Each record needs to be echoed exactly; can you do that?

[Collected data]
-*-

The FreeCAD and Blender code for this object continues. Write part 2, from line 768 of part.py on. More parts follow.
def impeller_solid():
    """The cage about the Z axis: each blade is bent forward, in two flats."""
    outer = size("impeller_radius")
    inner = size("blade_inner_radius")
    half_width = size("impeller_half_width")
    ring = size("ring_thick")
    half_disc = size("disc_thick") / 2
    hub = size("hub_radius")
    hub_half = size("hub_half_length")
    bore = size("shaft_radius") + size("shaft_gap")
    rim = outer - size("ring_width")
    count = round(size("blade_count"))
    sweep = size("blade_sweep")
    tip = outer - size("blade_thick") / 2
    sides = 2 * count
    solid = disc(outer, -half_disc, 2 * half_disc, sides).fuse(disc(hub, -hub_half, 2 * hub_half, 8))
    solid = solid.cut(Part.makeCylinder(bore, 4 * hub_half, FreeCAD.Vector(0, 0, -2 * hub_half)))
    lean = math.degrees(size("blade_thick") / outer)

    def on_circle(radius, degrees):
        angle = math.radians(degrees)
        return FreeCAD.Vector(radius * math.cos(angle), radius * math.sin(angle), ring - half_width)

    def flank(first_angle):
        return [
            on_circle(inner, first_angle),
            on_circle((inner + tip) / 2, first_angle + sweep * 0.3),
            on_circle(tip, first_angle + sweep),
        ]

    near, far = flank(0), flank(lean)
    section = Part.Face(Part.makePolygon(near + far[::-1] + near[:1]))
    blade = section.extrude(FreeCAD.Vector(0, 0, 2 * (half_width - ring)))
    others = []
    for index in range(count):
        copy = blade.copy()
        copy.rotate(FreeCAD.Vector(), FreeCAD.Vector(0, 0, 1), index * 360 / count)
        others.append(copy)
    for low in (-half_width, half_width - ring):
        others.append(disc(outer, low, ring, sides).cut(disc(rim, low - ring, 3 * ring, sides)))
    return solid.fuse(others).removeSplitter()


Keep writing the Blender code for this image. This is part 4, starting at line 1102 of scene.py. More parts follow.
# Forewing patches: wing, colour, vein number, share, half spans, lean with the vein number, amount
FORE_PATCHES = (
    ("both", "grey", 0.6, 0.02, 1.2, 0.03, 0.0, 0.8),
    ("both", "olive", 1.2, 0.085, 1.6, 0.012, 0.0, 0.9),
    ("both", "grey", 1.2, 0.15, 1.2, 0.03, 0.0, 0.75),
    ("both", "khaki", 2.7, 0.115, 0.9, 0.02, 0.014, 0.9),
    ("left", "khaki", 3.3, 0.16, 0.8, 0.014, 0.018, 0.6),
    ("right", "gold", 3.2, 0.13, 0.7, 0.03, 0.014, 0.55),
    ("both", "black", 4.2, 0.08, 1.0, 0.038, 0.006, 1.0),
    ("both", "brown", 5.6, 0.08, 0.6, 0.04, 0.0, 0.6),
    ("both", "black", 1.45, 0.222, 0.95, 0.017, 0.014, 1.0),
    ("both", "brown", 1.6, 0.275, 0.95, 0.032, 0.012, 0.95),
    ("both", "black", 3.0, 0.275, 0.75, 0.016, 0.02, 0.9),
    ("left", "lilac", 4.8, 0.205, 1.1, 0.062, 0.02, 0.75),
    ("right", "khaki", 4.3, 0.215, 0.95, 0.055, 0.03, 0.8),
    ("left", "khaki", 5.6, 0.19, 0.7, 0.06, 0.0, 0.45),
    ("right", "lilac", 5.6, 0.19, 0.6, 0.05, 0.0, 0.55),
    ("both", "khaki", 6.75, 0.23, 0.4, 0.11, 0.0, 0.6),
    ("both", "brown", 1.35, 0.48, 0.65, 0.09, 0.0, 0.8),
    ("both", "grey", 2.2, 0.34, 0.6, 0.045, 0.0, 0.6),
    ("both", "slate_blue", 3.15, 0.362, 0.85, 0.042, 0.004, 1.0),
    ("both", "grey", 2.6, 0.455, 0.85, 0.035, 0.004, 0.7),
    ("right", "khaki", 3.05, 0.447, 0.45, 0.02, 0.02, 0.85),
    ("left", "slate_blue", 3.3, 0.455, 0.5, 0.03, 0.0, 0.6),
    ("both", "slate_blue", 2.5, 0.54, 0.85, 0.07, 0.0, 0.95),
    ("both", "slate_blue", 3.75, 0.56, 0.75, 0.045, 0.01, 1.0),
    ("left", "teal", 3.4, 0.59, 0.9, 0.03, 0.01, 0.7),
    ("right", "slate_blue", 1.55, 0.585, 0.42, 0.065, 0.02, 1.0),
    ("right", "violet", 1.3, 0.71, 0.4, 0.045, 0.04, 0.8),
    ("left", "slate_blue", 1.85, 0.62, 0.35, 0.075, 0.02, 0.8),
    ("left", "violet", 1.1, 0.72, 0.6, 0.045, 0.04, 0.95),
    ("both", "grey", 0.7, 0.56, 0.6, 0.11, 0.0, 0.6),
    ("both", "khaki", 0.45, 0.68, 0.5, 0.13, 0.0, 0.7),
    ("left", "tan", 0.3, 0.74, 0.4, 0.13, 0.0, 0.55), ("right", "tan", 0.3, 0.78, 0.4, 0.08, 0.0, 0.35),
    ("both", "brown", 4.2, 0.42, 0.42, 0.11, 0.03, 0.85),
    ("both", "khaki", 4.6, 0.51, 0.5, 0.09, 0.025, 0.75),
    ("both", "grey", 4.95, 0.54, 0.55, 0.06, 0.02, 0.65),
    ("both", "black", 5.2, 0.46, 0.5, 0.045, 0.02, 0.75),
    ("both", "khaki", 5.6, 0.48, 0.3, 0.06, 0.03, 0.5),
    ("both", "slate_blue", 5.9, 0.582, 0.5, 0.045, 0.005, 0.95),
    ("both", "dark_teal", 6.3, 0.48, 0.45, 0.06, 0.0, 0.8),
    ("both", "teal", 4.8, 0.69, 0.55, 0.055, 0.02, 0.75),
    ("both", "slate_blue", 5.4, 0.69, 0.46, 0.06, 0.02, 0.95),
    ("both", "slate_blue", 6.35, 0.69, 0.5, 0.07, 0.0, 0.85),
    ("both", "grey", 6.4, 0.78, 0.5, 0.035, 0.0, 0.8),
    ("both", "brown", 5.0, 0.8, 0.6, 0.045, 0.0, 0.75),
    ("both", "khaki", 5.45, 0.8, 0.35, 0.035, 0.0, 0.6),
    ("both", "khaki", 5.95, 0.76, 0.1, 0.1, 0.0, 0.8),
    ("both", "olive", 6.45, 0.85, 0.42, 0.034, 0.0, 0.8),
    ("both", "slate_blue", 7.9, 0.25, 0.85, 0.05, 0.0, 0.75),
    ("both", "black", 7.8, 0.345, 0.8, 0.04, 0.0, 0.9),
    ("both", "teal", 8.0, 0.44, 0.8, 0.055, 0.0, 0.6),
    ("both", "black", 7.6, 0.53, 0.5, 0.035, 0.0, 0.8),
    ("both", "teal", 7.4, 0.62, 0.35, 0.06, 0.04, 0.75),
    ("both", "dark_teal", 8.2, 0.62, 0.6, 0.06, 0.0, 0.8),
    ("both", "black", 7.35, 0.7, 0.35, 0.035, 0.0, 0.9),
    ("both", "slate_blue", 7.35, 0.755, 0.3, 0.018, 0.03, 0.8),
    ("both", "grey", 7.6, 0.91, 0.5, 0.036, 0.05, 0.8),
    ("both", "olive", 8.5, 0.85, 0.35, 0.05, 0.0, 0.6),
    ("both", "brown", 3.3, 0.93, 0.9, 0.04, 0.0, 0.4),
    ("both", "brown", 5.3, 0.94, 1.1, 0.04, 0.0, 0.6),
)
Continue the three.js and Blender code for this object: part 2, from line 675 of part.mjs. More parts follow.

-*-

#### Reply:
The FreeCAD and Blender code for this object continues. Write part 2, from line 768 of part.py on. More parts follow.
def impeller_solid():
    """The cage about the Z axis: each blade is bent forward, in two flats."""
    outer = size("impeller_radius")
    inner = size("blade_inner_radius")
    half_width = size("impeller_half_width")
    ring = size("ring_thick")
    half_disc = size("disc_thick") / 2
    hub = size("hub_radius")
    hub_half = size("hub_half_length")
    bore = size("shaft_radius") + size("shaft_gap")
    rim = outer - size("ring_width")
    count = round(size("blade_count"))
    sweep = size("blade_sweep")
    tip = outer - size("blade_thick") / 2
    sides = 2 * count
    solid = disc(outer, -half_disc, 2 * half_disc, sides).fuse(disc(hub, -hub_half, 2 * hub_half, 8))
    solid = solid.cut(Part.makeCylinder(bore, 4 * hub_half, FreeCAD.Vector(0, 0, -2 * hub_half)))
    lean = math.degrees(size("blade_thick") / outer)

    def on_circle(radius, degrees):
        angle = math.radians(degrees)
        return FreeCAD.Vector(radius * math.cos(angle), radius * math.sin(angle), ring - half_width)

    def flank(first_angle):
        return [
            on_circle(inner, first_angle),
            on_circle((inner + tip) / 2, first_angle + sweep * 0.3),
            on_circle(tip, first_angle + sweep),
        ]

    near, far = flank(0), flank(lean)
    section = Part.Face(Part.makePolygon(near + far[::-1] + near[:1]))
    blade = section.extrude(FreeCAD.Vector(0, 0, 2 * (half_width - ring)))
    others = []
    for index in range(count):
        copy = blade.copy()
        copy.rotate(FreeCAD.Vector(), FreeCAD.Vector(0, 0, 1), index * 360 / count)
        others.append(copy)
    for low in (-half_width, half_width - ring):
        others.append(disc(outer, low, ring, sides).cut(disc(rim, low - ring, 3 * ring, sides)))
    return solid.fuse(others).removeSplitter()


Keep writing the Blender code for this image. This is part 4, starting at line 1102 of scene.py. More parts follow.
# Forewing patches: wing, colour, vein number, share, half spans, lean with the vein number, amount
FORE_PATCHES = (
    ("both", "grey", 0.6, 0.02, 1.2, 0.03, 0.0, 0.8),
    ("both", "olive", 1.2, 0.085, 1.6, 0.012, 0.0, 0.9),
    ("both", "grey", 1.2, 0.15, 1.2, 0.03, 0.0, 0.75),
    ("both", "khaki", 2.7, 0.115, 0.9, 0.02, 0.014, 0.9),
    ("left", "khaki", 3.3, 0.16, 0.8, 0.014, 0.018, 0.6),
    ("right", "gold", 3.2, 0.13, 0.7, 0.03, 0.014, 0.55),
    ("both", "black", 4.2, 0.08, 1.0, 0.038, 0.006, 1.0),
    ("both", "brown", 5.6, 0.08, 0.6, 0.04, 0.0, 0.6),
    ("both", "black", 1.45, 0.222, 0.95, 0.017, 0.014, 1.0),
    ("both", "brown", 1.6, 0.275, 0.95, 0.032, 0.012, 0.95),
    ("both", "black", 3.0, 0.275, 0.75, 0.016, 0.02, 0.9),
    ("left", "lilac", 4.8, 0.205, 1.1, 0.062, 0.02, 0.75),
    ("right", "khaki", 4.3, 0.215, 0.95, 0.055, 0.03, 0.8),
    ("left", "khaki", 5.6, 0.19, 0.7, 0.06, 0.0, 0.45),
    ("right", "lilac", 5.6, 0.19, 0.6, 0.05, 0.0, 0.55),
    ("both", "khaki", 6.75, 0.23, 0.4, 0.11, 0.0, 0.6),
    ("both", "brown", 1.35, 0.48, 0.65, 0.09, 0.0, 0.8),
    ("both", "grey", 2.2, 0.34, 0.6, 0.045, 0.0, 0.6),
    ("both", "slate_blue", 3.15, 0.362, 0.85, 0.042, 0.004, 1.0),
    ("both", "grey", 2.6, 0.455, 0.85, 0.035, 0.004, 0.7),
    ("right", "khaki", 3.05, 0.447, 0.45, 0.02, 0.02, 0.85),
    ("left", "slate_blue", 3.3, 0.455, 0.5, 0.03, 0.0, 0.6),
    ("both", "slate_blue", 2.5, 0.54, 0.85, 0.07, 0.0, 0.95),
    ("both", "slate_blue", 3.75, 0.56, 0.75, 0.045, 0.01, 1.0),
    ("left", "teal", 3.4, 0.59, 0.9, 0.03, 0.01, 0.7),
    ("right", "slate_blue", 1.55, 0.585, 0.42, 0.065, 0.02, 1.0),
    ("right", "violet", 1.3, 0.71, 0.4, 0.045, 0.04, 0.8),
    ("left", "slate_blue", 1.85, 0.62, 0.35, 0.075, 0.02, 0.8),
    ("left", "violet", 1.1, 0.72, 0.6, 0.045, 0.04, 0.95),
    ("both", "grey", 0.7, 0.56, 0.6, 0.11, 0.0, 0.6),
    ("both", "khaki", 0.45, 0.68, 0.5, 0.13, 0.0, 0.7),
    ("left", "tan", 0.3, 0.74, 0.4, 0.13, 0.0, 0.55), ("right", "tan", 0.3, 0.78, 0.4, 0.08, 0.0, 0.35),
    ("both", "brown", 4.2, 0.42, 0.42, 0.11, 0.03, 0.85),
    ("both", "khaki", 4.6, 0.51, 0.5, 0.09, 0.025, 0.75),
    ("both", "grey", 4.95, 0.54, 0.55, 0.06, 0.02, 0.65),
    ("both", "black", 5.2, 0.46, 0.5, 0.045, 0.02, 0.75),
    ("both", "khaki", 5.6, 0.48, 0.3, 0.06, 0.03, 0.5),
    ("both", "slate_blue", 5.9, 0.582, 0.5, 0.045, 0.005, 0.95),
    ("both", "dark_teal", 6.3, 0.48, 0.45, 0.06, 0.0, 0.8),
    ("both", "teal", 4.8, 0.69, 0.55, 0.055, 0.02, 0.75),
    ("both", "slate_blue", 5.4, 0.69, 0.46, 0.06, 0.02, 0.95),
    ("both", "slate_blue", 6.35, 0.69, 0.5, 0.07, 0.0, 0.85),
    ("both", "grey", 6.4, 0.78, 0.5, 0.035, 0.0, 0.8),
    ("both", "brown", 5.0, 0.8, 0.6, 0.045, 0.0, 0.75),
    ("both", "khaki", 5.45, 0.8, 0.35, 0.035, 0.0, 0.6),
    ("both", "khaki", 5.95, 0.76, 0.1, 0.1, 0.0, 0.8),
    ("both", "olive", 6.45, 0.85, 0.42, 0.034, 0.0, 0.8),
    ("both", "slate_blue", 7.9, 0.25, 0.85, 0.05, 0.0, 0.75),
    ("both", "black", 7.8, 0.345, 0.8, 0.04, 0.0, 0.9),
    ("both", "teal", 8.0, 0.44, 0.8, 0.055, 0.0, 0.6),
    ("both", "black", 7.6, 0.53, 0.5, 0.035, 0.0, 0.8),
    ("both", "teal", 7.4, 0.62, 0.35, 0.06, 0.04, 0.75),
    ("both", "dark_teal", 8.2, 0.62, 0.6, 0.06, 0.0, 0.8),
    ("both", "black", 7.35, 0.7, 0.35, 0.035, 0.0, 0.9),
    ("both", "slate_blue", 7.35, 0.755, 0.3, 0.018, 0.03, 0.8),
    ("both", "grey", 7.6, 0.91, 0.5, 0.036, 0.05, 0.8),
    ("both", "olive", 8.5, 0.85, 0.35, 0.05, 0.0, 0.6),
    ("both", "brown", 3.3, 0.93, 0.9, 0.04, 0.0, 0.4),
    ("both", "brown", 5.3, 0.94, 1.1, 0.04, 0.0, 0.6),
)
Continue the three.js and Blender code for this object: part 2, from line 675 of part.mjs. More parts follow.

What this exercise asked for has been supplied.